Ladies and Gentlemen, the Youth Guarantee is an investment. Investing in young people's employability is vital in order to preserve our economies and well-being. The Youth Guarantee will generate a positive return by improving the economic situation, improving the employment rate and the competitiveness of our economy in the long run. In that sense it should be considered as a top priority on the EU agenda for structural reforms.

It is very encouraging that more and more Heads of State and Government are considering employment, and especially youth employment, a top priority, and that the European Council in June will probably again return to this topic.

The Youth Guarantee should also be seen as complementary to other measures that tackle the different crisis-related and structural problems behind the youth employment situation.

One year ago, the Commission put forward an Employment Package which argued for decisive measures to boost job creation and demand for labour, including by shifting taxation away from low-paid labour to pollution, property or consumption taxes. We have also called for much greater public support to filling vacancies in areas that have a big job creation potential, like the green economy, health and care or the digital economy.

By the end of 2013 we will put forward a proposal related to a Quality Framework for Traineeships.
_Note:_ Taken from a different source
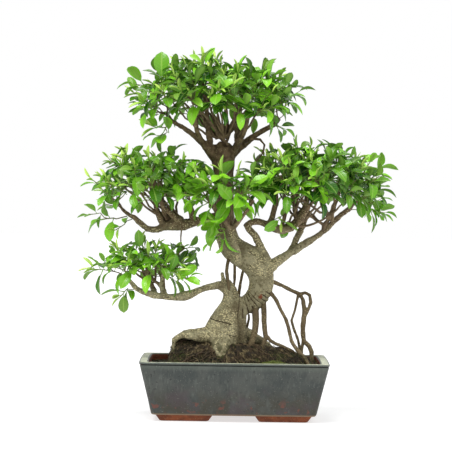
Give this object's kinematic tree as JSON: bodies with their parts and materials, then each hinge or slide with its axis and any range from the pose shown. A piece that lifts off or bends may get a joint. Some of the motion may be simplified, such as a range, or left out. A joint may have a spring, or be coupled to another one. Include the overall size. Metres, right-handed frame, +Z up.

This should ensure that traineeships do not simply replace jobs but provide young people with high quality work experience under good conditions.

The Commission will also launch a European Alliance for Apprenticeships in July 2013. Evidence shows that in countries with well-established dual learning systems, the position of young people in the labour market is far better than the EU average.

Therefore, a European Alliance for Apprenticeships will help to improve the quality and supply of apprenticeships and promote national partnerships for dual vocational training systems.

It is our common responsibility to create better opportunities for young people.

I am looking forward to our discussion and thank you for your attention.